Знаменитые дороги Империи были почти пусты в это раннее утро, хотя я миновал старика, ведущего еще более старого осла, и нескольких нищих, бездельничающих у дороги, ведущей к храмам. Я бросил им несколько монет.
— Да будут милостивы к тебе Боги! — прокричал мне один из них.
Я усмехнулся. Я встречался с большинством богов Империи, и осмелюсь сказать, что они не жаловали меня.
К середине утра я уже был в цивилизованном городе Лукка. Я несколько раз менял свою внешность, распускал слухи о скором прибытии варвара, о богатстве которого ходили легенды и который только что приобрел виноградник за городом, а затем поселился в приятном заведении с дурной репутацией, чтобы пить вино и слушать местные слухи. К тому времени, как солнце опустилось за западные холмы, я уже нашел нужного мне человека.
Он вызвал настоящий переполох в Лукке. Я выслушал рассказы о нескольких сомнительных типах, о свободных людях, доведенных до крайности долгами или просто осуждениями, но ни один из них не походил на скандал. Нет, это были лишь грустные, скучные истории про нищих и отчаявшихся мужчин и женщин, подобными тем, что встречаются во всем мире.
Но события, крутившиеся вокруг Маркуса Салония Квинтилиуса, были совсем иного рода. По слухам, он был легионером и родом не из Лукки. Кроме того, он был свободным человеком с определенным общественным положением, хотя и не настолько прочным, чтобы защитить его от разразившегося скандала.
Как и все громкие скандалы, он, похоже, был связан с сексом, разбитым сердцем и трагедией. Я услышал с полдюжины дико отличающихся друг от друга изложений фактов, из которых собрал воедино гораздо менее непристойную хронологию событий. Маркус Салоний, как я понял, влюбился в мужчину. На первый взгляд в этом факте не было ничего такого. За исключением того, что оба мужчины были свободными людьми, а сексуальные отношения должны были существовать только между свободными людьми и рабами. Или с женщинами, которые для большинства легионеров были не более чем рабынями.
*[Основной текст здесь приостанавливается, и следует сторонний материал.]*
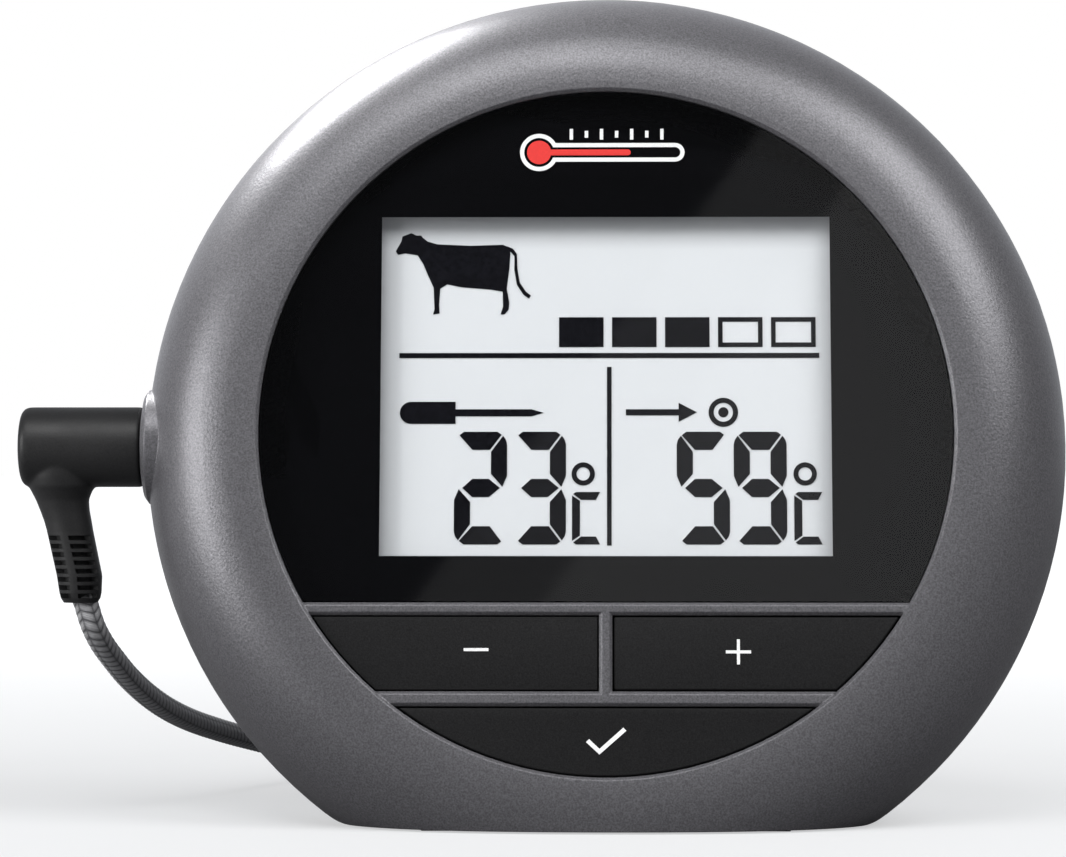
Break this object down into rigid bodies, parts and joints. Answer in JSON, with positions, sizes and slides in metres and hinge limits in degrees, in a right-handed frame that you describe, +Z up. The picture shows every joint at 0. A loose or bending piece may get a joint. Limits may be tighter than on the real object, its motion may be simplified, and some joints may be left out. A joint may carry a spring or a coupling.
{
  "type": "meat thermometer",
  "caption": "Round leaning barbecue thermometer with a large display, three push buttons and a braided probe lead on a right-angle jack plug.",
  "frame": {"origin": "on the resting plane, under the middle of the housing", "axes": "+Z up, front face towards -Y, jack plug towards -X"},
  "size_m": [0.1048, 0.1733, 0.0829],
  "materials": {
    "ring_paint": "satin dark grey paint with a fine metallic speckle on moulded plastic",
    "button_black": "fine matt charcoal texture",
    "window_clear": "clear gloss acrylic",
    "mask_black": "black print on the back of the window",
    "lcd_glass": "bright white display glass with a matt front film",
    "lcd_ink": "dark display segments",
    "white_plastic": "white moulded plastic",
    "pad_rubber": "matt black rubber",
    "screw_steel": "plated steel",
    "board_green": "green solder mask on glass-fibre board",
    "chip_black": "black moulded plastic",
    "can_steel": "drawn metal can",
    "contact_brass": "gold-coloured plated brass",
    "cell_sleeve": "printed cell sleeve, plain blue and silver",
    "plug_black": "matt black moulded vinyl with a fine grain",
    "lead_braid": "grey herringbone braid",
    "tie_black": "black strap",
    "probe_steel": "brushed stainless steel"
  },
  "bodies": {
    "housing": {"front_bezel": "ring_paint", "rear_housing": "ring_paint", "foot_pads": "pad_rubber", "housing_screws": "screw_steel", "display_window": "window_clear", "window_mask": "mask_black", "lcd_panel": "lcd_glass", "lcd_segments": "lcd_ink", "lcd_frame": "white_plastic", "light_guide": "white_plastic", "backlight_led": "white_plastic", "zebra_strip": "pad_rubber", "switch_bodies": "chip_black", "main_board": "board_green", "board_screws": "screw_steel", "controller_chip": "chip_black", "crystal": "can_steel", "capacitors": "can_steel", "board_resistors": "chip_black", "buzzer": "chip_black", "jack_socket": "chip_black", "jack_contacts": "contact_brass", "upper_cell": "cell_sleeve", "lower_cell": "cell_sleeve", "battery_springs": "screw_steel", "battery_contacts": "screw_steel"},
    "minus": {"minus_button": "button_black", "minus_plunger": "white_plastic"},
    "plus": {"plus_button": "button_black", "plus_plunger": "white_plastic"},
    "set": {"set_button": "button_black", "set_plunger": "white_plastic"},
    "door": {"battery_door": "ring_paint"},
    "lead": {"plug_body": "plug_black", "plug_sleeve": "contact_brass", "plug_insulator": "chip_black", "plug_tip": "contact_brass", "probe_lead": "lead_braid", "lead_coil": "lead_braid", "coil_tie": "tie_black", "probe_spring": "probe_steel", "probe_crimp": "probe_steel", "probe_needle": "probe_steel"}
  },
  "joints": [
    {"name": "minus_press", "type": "slide", "parent": "housing", "child": "minus", "axis": [0, 0.9877, -0.1564], "range_m": [0, 0.0005], "stiffness_N_per_m": 1500, "springref_m": -0.0003},
    {"name": "plus_press", "type": "slide", "parent": "housing", "child": "plus", "axis": [0, 0.9877, -0.1564], "range_m": [0, 0.0005], "stiffness_N_per_m": 1500, "springref_m": -0.0003},
    {"name": "set_press", "type": "slide", "parent": "housing", "child": "set", "axis": [0, 0.9877, -0.1564], "range_m": [0, 0.0005], "stiffness_N_per_m": 1500, "springref_m": -0.0003},
    {"name": "battery_door_hinge", "type": "hinge", "parent": "housing", "child": "door", "pos_m": [0, 0.00965, 0.02368], "axis": [-1, 0, 0], "range_deg": [0, 80]},
    {"name": "plug_pull", "type": "slide", "parent": "housing", "child": "lead", "axis": [-1, 0, 0], "range_m": [0, 0.014]}
  ]
}
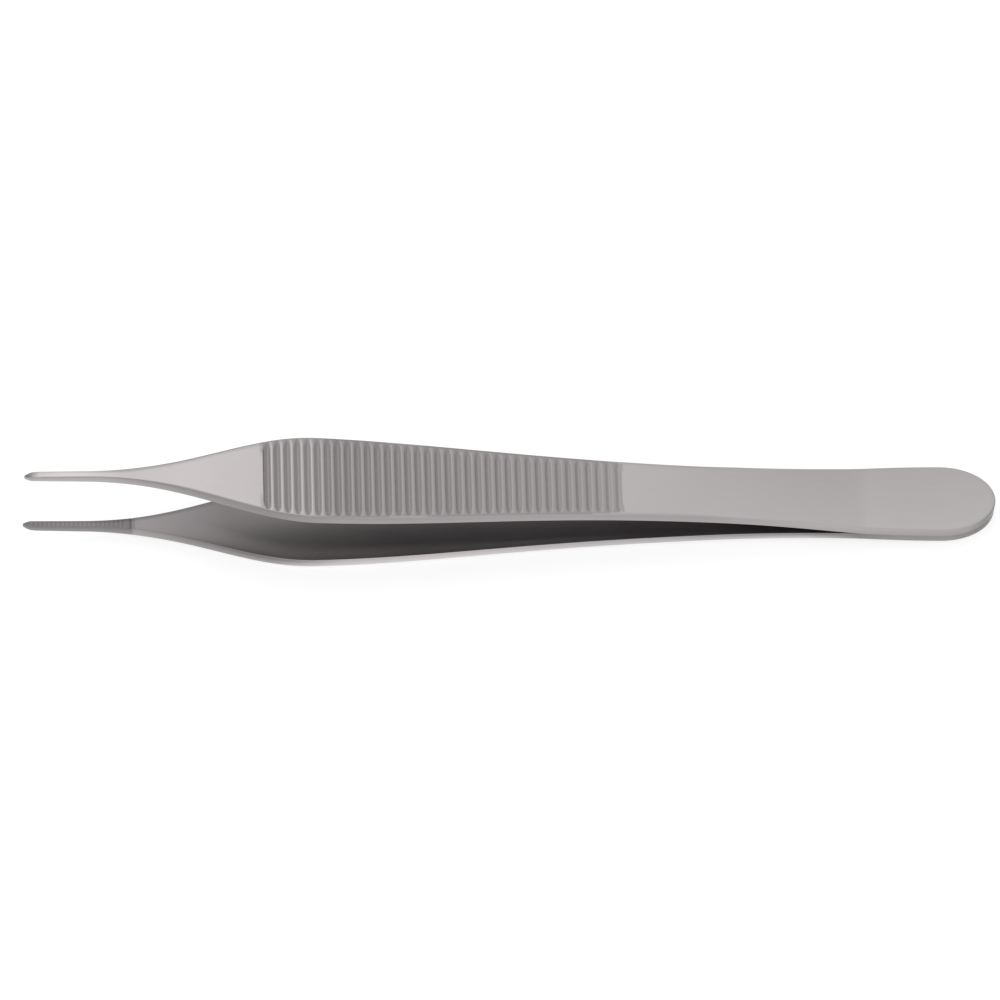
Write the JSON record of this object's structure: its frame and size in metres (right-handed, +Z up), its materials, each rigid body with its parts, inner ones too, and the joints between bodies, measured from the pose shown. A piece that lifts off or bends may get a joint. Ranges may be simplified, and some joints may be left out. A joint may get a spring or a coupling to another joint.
{
  "type": "thumb forceps",
  "caption": "Thumb forceps of satin stainless steel with fine toothed jaws, a broad cross-ribbed grip and bowed spring arms welded at a rounded butt.",
  "frame": {"origin": "middle of the underside: the centre of the part in X and Y, on the surface that the forceps lie on", "axes": "+X from the tips to the butt, +Y across the width of the arms, +Z up from the surface; the forceps lie on the bulge and the butt of the lower arm, so the middle plane between the arms falls by 3.24 degrees towards the butt"},
  "size_m": [0.1202, 0.0114, 0.0145],
  "materials": {
    "satin_steel": "fine satin-ground stainless steel with low glare"
  },
  "bodies": {
    "root": {"upper_arm": "satin_steel", "lower_arm": "satin_steel"}
  },
  "joints": []
}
Слова Фалура эхом отдавались у меня в голове, когда я восстанавливал историю Маркуса Квинтилиуса из непристойных слухов и недомолвок. Несмотря на расстояние, отделявшее Римскую Империю от Суориса, обе культуры, казалось, разделяли тревожно примитивное отношение к сексу. «Вот что ты делаешь со своими врагами», — сказал Фалур, когда я обхватил ногами его талию и опустился к нему. Как будто занятия любовью были наказанием. Знакомый холодный кулак горя сжался в моей груди, хотя, возможно, его хватка уже не была такой яростной, как несколько недель назад.